Market-rate housing is much easier to construct – for one, developers make a profit on it, and so are eager to put up their own money. The problem is that in cities like Nashville and Orlando, the middle class has close to 100% car ownership, and a large majority of households have one car per adult. The real estate industry is not going to spontaneously build housing with less parking or pedestrian-oriented retail.
In San Diego, developers build more parking than the minimum at University Avenue and 30th Street, according to Duncan McFetridge of the Cleveland National Forest Foundation. University is a bus corridor and not a light rail corridor, but the bus frequency there isn’t terrible, and the area is pretty walkable for a low-density city. In Los Angeles, I’ve read analysis that blames the region’s falling transit ridership on gentrification, explaining that in gentrifying inner neighborhoods like Boyle Heights, the middle class drives whereas the working class takes transit. It’s not like here or in New York, where recent gentrifiers rarely own cars.

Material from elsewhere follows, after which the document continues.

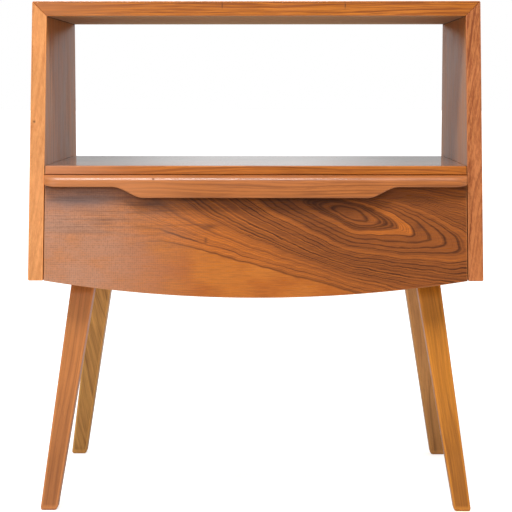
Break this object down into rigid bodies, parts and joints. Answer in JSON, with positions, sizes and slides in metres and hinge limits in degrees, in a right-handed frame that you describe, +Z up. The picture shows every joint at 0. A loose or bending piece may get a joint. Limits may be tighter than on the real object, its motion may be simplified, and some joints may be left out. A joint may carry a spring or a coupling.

How did Calgary make it work?
Calgary is a metro area of somewhat more than a million people. Its economy is based on oil, and when oil prices were higher earlier this decade its average income was comparable to that of San Francisco; its politics is thoroughly conservative, which means there is no progressive impetus for walkability or green transit. Nonetheless, it built light rail lines that get about 100 million annual riders today. Its transit mode share is 16%, higher than that of any American metro area except New York (or, in the most restrictive definition, San Francisco). This is with no residential TOD to speak of: the vast majority of housing in Calgary is single-family and low-density, and from what I’ve seen there’s almost no dense residential development near the stations.
The big thing Calgary did was develop its CBD to be high-rise. In the early 1980s Calgary was a small, monocentric city, and since then it’s grown more monocentric, developing downtown parking lots as high-rise buildings. When I visited it had a more prominent high-rise downtown than Providence, a bigger and older metro area, and walking between the high-rises was reasonably pleasant.

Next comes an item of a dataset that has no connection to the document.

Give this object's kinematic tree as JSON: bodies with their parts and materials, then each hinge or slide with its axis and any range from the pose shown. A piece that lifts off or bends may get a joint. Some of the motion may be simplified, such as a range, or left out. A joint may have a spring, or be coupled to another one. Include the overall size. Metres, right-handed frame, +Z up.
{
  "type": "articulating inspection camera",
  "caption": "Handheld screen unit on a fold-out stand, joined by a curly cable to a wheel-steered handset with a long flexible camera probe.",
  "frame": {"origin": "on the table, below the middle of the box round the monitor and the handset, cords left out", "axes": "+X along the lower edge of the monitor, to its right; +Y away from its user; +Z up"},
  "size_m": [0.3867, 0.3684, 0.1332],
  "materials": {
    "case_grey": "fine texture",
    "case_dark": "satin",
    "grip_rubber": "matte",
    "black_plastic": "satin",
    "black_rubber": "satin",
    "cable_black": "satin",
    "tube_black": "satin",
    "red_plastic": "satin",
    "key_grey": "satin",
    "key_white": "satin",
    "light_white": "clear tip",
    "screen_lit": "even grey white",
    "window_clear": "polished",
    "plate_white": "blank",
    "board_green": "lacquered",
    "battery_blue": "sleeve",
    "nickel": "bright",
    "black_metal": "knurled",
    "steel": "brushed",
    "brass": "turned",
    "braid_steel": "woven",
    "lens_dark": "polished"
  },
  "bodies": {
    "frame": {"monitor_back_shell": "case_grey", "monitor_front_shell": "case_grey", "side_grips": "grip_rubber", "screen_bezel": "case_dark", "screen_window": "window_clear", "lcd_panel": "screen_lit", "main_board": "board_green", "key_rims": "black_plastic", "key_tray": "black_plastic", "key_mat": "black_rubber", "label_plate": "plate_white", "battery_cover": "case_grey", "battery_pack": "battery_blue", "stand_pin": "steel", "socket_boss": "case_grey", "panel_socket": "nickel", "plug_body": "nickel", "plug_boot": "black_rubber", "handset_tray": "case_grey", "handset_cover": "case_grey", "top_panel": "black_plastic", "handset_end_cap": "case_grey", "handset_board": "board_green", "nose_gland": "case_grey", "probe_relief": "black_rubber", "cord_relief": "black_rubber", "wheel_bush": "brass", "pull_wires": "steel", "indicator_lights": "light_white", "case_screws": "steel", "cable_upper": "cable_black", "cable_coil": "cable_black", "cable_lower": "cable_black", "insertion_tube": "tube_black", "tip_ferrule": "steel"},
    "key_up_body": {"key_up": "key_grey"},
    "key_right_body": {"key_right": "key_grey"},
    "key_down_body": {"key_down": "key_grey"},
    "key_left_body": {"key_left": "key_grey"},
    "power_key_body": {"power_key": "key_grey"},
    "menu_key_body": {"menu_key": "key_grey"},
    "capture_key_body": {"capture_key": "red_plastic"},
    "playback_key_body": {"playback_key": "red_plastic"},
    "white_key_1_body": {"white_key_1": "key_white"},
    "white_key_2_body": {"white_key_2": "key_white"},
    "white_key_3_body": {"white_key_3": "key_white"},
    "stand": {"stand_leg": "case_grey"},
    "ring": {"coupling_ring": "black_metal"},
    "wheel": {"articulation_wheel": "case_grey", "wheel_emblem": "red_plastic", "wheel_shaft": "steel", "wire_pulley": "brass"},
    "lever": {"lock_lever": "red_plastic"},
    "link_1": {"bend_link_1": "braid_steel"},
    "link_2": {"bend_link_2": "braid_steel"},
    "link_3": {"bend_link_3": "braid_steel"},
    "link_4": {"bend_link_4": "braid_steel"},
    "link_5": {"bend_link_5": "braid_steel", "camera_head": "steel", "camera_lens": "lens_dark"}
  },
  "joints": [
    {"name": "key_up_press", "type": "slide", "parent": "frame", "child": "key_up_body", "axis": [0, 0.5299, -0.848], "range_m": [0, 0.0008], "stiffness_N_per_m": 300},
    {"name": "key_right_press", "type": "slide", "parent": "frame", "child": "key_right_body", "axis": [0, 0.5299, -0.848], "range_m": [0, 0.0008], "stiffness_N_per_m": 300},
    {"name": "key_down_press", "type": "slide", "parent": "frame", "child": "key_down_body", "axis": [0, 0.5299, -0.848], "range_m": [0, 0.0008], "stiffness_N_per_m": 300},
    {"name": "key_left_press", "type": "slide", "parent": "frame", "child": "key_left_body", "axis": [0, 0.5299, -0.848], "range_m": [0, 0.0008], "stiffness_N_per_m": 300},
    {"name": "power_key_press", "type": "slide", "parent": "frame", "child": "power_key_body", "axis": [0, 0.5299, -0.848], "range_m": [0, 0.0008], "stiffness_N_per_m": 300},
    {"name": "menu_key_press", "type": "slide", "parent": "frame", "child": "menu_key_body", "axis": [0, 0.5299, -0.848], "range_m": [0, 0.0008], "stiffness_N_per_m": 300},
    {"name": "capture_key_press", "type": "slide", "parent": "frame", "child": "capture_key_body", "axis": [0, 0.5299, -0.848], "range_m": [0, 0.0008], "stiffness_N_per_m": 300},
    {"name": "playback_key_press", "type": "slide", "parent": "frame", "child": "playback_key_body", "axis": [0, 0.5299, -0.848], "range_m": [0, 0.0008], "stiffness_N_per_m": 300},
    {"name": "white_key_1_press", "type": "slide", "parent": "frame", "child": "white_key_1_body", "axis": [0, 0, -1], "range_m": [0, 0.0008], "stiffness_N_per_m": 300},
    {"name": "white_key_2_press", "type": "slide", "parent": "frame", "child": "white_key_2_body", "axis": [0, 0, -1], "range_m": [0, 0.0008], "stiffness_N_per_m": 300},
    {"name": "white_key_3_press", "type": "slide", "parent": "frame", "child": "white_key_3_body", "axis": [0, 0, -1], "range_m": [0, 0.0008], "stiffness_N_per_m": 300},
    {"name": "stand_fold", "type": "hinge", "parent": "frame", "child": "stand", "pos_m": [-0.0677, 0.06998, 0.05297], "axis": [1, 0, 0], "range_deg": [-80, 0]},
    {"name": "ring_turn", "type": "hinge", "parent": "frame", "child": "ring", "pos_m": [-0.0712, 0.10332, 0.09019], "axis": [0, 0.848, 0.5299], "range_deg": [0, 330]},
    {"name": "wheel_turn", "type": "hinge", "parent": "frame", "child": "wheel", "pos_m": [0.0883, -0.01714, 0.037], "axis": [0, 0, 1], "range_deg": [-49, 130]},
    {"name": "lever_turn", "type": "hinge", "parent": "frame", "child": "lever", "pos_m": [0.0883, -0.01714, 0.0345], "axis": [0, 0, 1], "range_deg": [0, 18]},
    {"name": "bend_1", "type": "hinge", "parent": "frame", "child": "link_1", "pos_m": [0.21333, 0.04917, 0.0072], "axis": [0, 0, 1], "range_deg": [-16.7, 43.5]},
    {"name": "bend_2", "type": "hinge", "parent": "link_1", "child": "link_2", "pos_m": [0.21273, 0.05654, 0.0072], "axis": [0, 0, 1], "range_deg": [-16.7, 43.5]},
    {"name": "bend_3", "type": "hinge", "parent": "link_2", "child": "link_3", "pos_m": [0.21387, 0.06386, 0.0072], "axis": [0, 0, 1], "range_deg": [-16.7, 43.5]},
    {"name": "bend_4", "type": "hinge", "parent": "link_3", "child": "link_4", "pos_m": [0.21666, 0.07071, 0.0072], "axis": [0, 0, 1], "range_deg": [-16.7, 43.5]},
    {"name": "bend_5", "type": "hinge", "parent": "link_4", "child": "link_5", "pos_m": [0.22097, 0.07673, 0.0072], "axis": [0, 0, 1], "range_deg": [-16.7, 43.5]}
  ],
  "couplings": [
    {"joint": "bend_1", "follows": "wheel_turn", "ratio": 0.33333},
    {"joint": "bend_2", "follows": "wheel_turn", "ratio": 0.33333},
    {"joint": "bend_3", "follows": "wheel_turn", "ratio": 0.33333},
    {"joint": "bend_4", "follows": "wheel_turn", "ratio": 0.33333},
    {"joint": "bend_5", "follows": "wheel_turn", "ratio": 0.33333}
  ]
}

In low-density cities with demand for more growth, the best opportunity appears to be centralizing jobs in the CBD. The straightforward application involves developing parking lots, as in Calgary, and relying on the private market to do the rest of the job. In both Nashville and Orlando, there are also more proactive approaches, specific to their urban layouts. In Nashville, the high job density at the medical center calls for developing a continuous corridor from the CBD, about 3 km long. This corridor could plausibly get an east-west subway, in contrast with the north-south subway in the rejected light rail plan. In Orlando, the Disney World cluster calls for some residential upzoning and sprawl repair around that area, which would strengthen the case for building a rail line between that area and the CBD.

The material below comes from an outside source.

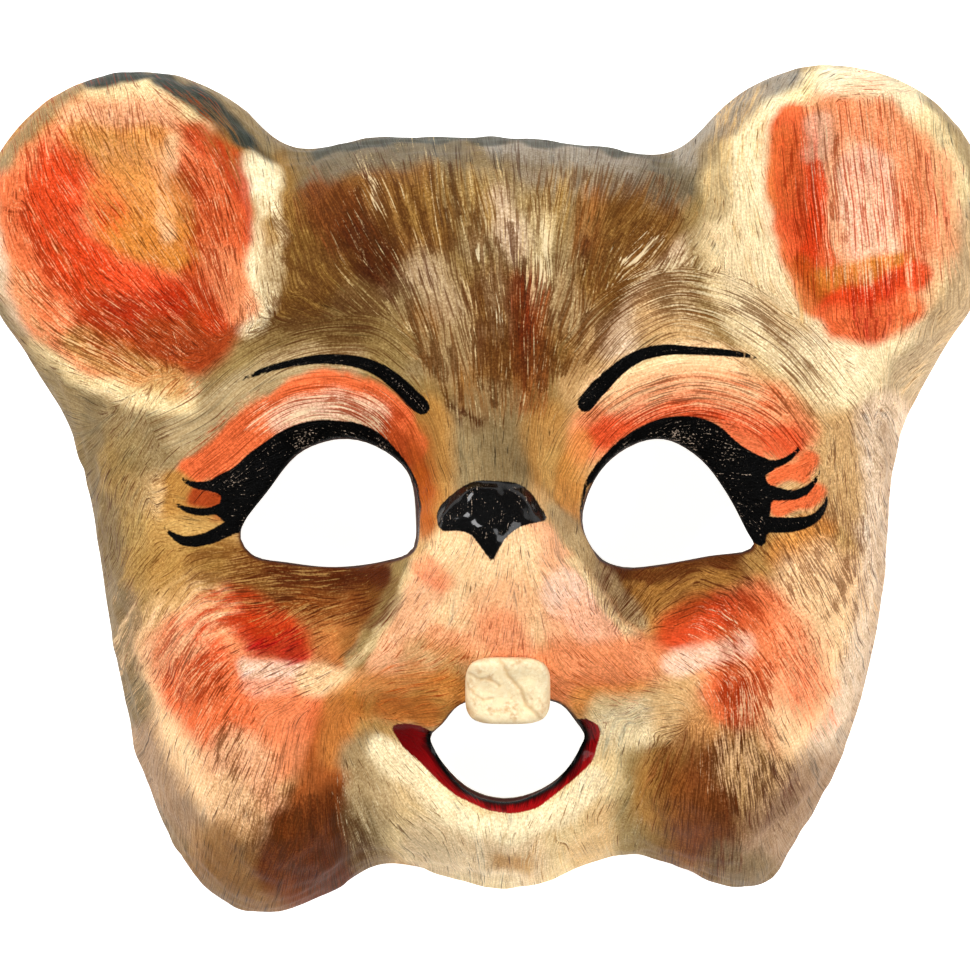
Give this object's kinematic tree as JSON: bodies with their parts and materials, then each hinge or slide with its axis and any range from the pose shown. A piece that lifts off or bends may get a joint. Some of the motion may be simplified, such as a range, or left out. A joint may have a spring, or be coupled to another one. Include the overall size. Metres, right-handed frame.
{
  "type": "mouse face mask",
  "caption": "Open-backed papier-mache mouse mask with two round dished ears, eye holes, an open mouth and a block of front teeth.",
  "frame": {"origin": "middle of the outline, on the plane of the cut rim that the mask lies on", "axes": "+Z out of the face, +Y towards the forehead, +X towards the right ear of someone who looks at the face"},
  "size_m": [0.2196, 0.183, 0.0661],
  "materials": {
    "painted_papier_mache": "hand-brushed paint under a satin varnish, bare grey paper inside",
    "tooth_paint": "cream paint, finely crackled"
  },
  "bodies": {
    "root": {"mask_shell": "painted_papier_mache", "front_teeth": "tooth_paint"}
  },
  "joints": []
}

Growing cities can use their growth to support more auto-oriented development (as the big American cities did in the postwar era) or to support more public transit. This is understood in cities that already have a transit-oriented core, but it’s equally true in cities that don’t really have any public transit, like the entire American Sunbelt. Calgary, starting with very low population, managed to build a decent if not great public transit network centered on its light rail system, and the same should be doable in American cities of comparable size and age.